If one takes the time to really analyze global asset allocation in 2011 compared to what it was a few decades ago, one will find that the gold sector is underinvested in and that less than 1% of global assets are situated in gold. How can anyone say that gold is a bubble about to burst given that statistic alone?
To elaborate on this topic, we found one of the best explanations of why gold is not in a bubble. If you are invested in gold bullion, producing gold companies, or juniors with proven or soon to be proven gold resources - this is a must read!
"In their Gold Yearbook 2010, CPM Group noted that in 1968, gold held by individuals for investment purposes represented approximately 5% of global financial assets. By 1980 that amount had fallen to roughly 3%. By 1990 it had dropped significantly to 0.6%, and by the year 2000 represented a mere 0.2% of global assets. By the end of 2009, nine years into the gold bull market that began in 2000, they estimate that gold had increased to represent a mere 0.6% of global financial assets - hardly much of an increase. Gold ownership didn't change much last year either, as we estimate that this percentage increased to 0.7% of global financial assets in 2010. So despite gold reaching record nominal highs, the world holds about the same portion of its wealth in gold as it did over two decades ago. While this probably says more about the proliferation of financial assets over the past decade than it does about gold investment, it is surprising to note how trivial gold ownership is when compared to the size of global financial assets.
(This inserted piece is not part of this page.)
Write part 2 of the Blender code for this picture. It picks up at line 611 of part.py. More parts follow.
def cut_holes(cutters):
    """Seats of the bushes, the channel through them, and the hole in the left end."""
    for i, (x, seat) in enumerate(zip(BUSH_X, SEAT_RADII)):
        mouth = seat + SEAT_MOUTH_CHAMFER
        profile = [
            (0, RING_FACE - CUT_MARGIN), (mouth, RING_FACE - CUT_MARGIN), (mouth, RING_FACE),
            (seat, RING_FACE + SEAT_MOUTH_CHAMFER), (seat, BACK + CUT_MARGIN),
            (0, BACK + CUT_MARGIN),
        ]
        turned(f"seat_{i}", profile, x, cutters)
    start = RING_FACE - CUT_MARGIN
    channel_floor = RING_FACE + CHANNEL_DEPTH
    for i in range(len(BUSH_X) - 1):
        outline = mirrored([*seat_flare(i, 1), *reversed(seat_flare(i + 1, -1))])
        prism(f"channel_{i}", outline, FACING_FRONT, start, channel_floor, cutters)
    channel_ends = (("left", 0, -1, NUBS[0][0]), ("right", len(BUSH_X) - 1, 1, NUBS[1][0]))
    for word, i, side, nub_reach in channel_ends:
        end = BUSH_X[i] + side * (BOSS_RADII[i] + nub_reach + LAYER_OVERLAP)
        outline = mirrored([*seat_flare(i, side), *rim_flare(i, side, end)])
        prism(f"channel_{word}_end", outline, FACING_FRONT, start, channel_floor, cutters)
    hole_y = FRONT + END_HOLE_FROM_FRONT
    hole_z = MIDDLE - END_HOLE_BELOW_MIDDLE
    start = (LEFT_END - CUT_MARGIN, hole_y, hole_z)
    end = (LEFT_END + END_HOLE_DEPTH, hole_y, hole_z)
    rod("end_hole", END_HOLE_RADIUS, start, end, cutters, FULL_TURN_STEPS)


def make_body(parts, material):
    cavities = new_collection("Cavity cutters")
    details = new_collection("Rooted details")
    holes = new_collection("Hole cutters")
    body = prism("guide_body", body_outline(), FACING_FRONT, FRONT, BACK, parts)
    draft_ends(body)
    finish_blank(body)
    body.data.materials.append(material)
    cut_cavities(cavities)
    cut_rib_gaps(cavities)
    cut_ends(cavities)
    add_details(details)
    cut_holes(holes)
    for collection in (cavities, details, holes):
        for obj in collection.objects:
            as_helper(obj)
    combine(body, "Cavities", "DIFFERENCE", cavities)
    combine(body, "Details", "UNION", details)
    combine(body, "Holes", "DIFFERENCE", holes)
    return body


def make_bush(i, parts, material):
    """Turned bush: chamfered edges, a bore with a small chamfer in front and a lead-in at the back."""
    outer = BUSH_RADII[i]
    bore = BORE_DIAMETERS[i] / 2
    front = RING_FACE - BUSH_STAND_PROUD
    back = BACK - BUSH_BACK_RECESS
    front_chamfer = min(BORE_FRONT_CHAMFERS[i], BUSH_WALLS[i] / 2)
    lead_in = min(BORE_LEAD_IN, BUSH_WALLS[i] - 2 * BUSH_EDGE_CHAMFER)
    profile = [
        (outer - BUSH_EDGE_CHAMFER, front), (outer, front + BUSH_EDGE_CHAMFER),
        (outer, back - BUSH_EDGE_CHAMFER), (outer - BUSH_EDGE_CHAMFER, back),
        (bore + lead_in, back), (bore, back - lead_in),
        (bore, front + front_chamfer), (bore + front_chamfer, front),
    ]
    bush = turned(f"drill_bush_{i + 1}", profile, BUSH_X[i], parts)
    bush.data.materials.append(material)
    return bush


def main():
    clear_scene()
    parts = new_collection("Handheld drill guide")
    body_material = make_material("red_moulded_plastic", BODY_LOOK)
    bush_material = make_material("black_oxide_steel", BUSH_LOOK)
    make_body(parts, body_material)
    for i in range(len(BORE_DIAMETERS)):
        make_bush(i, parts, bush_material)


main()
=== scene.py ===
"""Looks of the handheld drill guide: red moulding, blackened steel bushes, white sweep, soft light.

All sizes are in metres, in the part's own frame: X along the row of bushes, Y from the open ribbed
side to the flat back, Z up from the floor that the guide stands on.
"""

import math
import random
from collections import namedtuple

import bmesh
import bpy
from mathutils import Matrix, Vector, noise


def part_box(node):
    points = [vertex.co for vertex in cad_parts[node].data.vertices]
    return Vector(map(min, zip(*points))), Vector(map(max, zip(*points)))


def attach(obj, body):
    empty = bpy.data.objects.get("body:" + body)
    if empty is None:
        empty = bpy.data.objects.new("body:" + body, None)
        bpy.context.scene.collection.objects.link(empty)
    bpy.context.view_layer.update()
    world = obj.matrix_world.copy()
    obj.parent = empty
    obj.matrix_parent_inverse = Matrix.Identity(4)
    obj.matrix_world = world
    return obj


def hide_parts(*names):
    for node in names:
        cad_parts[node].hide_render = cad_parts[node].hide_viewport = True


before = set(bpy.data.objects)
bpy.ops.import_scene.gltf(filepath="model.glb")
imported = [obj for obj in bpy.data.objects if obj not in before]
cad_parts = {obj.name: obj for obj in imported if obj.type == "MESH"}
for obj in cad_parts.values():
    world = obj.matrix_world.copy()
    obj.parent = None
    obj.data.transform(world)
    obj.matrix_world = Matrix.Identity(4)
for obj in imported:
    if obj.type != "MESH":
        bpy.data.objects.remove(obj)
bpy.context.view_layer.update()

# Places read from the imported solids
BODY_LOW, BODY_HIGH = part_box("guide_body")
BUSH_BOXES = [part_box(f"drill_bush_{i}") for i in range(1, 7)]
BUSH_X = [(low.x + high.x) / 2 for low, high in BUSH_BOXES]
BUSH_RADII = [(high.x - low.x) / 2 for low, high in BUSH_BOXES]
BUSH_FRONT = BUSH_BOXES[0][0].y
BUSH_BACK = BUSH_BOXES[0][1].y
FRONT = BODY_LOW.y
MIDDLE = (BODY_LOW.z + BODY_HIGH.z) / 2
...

The increase in gold ownership from 0.2% in 2000 to 0.7% in 2010 is also misleading. If you consider the approximate $227 billion that was invested in gold bullion in 2000, that level of investment would have grown to $1.18 trillion, or 0.6% of financial assets, by the end of 2010 - based purely on gold appreciation alone. In other words, the actual amount of new investment into gold since 2000 represents only 0.1% of current global financial assets, or about $250 billion. Although this number may seem large, consider that roughly $98 trillion of new capital flowed into global financial assets over the same period, so gold's approximate 0.3% share of global investment flows is essentially trivial.
The 0.7% ownership data point also has interesting implications for global gold ownership going forward. Consider that to return to a meaningful level of gold investment, say to the 5% level of 1968, it would require over $9 trillion of gold investment today, or about 6.5 billion ounces of gold at the current gold price. This would represent well over 1.3 times the amount of gold ever produced throughout history and four times the amount of known gold reserves. So not only is the public relatively underinvested in gold, but at current prices it isn't even possible to increase our gold holdings back to a meaningful level."
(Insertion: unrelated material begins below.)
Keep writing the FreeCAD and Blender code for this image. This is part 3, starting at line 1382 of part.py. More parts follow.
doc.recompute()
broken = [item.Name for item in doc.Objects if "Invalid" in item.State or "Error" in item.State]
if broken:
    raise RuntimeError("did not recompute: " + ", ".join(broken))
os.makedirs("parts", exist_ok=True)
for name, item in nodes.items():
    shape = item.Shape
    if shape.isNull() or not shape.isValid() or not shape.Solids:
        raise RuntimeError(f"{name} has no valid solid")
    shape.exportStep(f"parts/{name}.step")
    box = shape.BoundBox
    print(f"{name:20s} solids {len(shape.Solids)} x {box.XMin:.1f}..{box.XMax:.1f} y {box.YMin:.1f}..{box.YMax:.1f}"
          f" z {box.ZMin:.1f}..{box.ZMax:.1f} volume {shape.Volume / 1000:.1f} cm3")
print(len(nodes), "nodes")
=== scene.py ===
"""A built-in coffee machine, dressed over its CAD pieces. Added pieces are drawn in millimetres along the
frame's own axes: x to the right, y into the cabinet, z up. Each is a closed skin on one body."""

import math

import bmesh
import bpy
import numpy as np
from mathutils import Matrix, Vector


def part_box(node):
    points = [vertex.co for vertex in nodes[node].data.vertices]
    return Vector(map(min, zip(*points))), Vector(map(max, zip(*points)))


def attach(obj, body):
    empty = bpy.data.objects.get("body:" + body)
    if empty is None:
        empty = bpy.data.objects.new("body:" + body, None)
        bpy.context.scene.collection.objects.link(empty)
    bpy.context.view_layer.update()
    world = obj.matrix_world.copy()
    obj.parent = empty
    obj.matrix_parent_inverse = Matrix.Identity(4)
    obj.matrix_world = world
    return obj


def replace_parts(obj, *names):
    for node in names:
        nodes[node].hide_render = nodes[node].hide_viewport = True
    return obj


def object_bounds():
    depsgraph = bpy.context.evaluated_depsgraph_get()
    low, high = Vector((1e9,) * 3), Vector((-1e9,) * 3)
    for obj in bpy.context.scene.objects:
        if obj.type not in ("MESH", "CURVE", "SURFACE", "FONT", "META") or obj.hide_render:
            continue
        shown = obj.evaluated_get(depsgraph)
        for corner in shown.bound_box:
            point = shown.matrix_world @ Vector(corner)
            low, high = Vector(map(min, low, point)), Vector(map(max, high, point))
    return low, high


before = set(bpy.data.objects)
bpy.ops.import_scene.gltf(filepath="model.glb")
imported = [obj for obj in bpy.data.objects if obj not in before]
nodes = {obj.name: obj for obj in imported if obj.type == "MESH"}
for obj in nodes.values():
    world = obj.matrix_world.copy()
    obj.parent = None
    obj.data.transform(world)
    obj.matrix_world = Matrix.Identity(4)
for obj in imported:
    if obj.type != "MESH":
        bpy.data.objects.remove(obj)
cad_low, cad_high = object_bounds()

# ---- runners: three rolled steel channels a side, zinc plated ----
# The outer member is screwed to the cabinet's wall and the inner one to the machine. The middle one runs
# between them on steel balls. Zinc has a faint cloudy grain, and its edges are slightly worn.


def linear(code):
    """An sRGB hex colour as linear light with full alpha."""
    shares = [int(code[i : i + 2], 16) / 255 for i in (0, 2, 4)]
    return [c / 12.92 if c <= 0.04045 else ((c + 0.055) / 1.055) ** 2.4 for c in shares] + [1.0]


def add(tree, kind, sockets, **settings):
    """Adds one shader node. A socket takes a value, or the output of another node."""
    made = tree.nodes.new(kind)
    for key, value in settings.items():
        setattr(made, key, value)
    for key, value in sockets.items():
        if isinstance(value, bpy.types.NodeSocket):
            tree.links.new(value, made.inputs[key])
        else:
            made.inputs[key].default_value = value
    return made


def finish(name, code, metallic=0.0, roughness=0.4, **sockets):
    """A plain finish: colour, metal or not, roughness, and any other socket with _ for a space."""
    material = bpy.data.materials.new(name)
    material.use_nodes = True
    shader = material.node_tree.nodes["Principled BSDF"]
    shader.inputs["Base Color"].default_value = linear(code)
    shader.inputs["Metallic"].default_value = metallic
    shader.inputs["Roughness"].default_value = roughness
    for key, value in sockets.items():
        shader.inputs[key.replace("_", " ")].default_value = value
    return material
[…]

These stats reiterate that gold is far from being in a bubble stage. One must also factor in just how many more people live on this earth since 1968 and the shift of wealth that has been occurring, from west to east, in the past 10 years alone. The people of India and China are believers in gold's long-term value, much more so than the majority of those in the west. The more wealth created in those countries, the bigger the demand will be for gold.
Imagine a very plausible scenario where the investment world became so nervous and so panic stricken by a Eurozone / US default that millions of investors, hedge funds and central banks began dumping cash for gold over a short period of time. A period of hyper-inflation could also bring this stampede on.
Would there be enough gold to go around?
What must be remembered is that there aren't enough gold resources above and below ground to let global asset allocation get to 5% anymore (as it was in the late 60's). Reaching this level of gold investment is an impossibility and will never happen. You can imagine now what a rush to purchase gold would do to its price if the investment world began bidding on gold as an insurance asset. It would not take long for the entire global supply (both produced gold and 'in the ground gold') to be purchased and locked away in a vault, leaving many bidders at the table. That is how bidding wars start and how prices go skyward. This is the fundamental principle behind all gold backers' belief and why it's being accumulated at record levels by central bankers around the world.
Our team believes we are still in the early stages of this gold rally and that its price will continue to break through to new highs in the months ahead. Viewing the markets over periods of months and years, as opposed to weeks and days, is critical if your patience is to be rewarded.
The United States and Europe cannot solve their debt problem overnight. As the months and years go by with these huge fiscal imbalances threatening us, the price of gold will remain high. This will result in profit margins never before seen in the gold sector. As the majors become unattainable for many to buy, reach PE ratios of 20 times and are sitting on billions in cash, it will be the juniors turn to go on a run. We like gold, gold producers and gold explorers with proven assets in the ground.
Remember that we are in a true super cycle for resources, precious metals and commodities. As central banks around the world continue to print dollars and inflate their currencies these assets will rise. The last thing anyone will want to be holding is cash.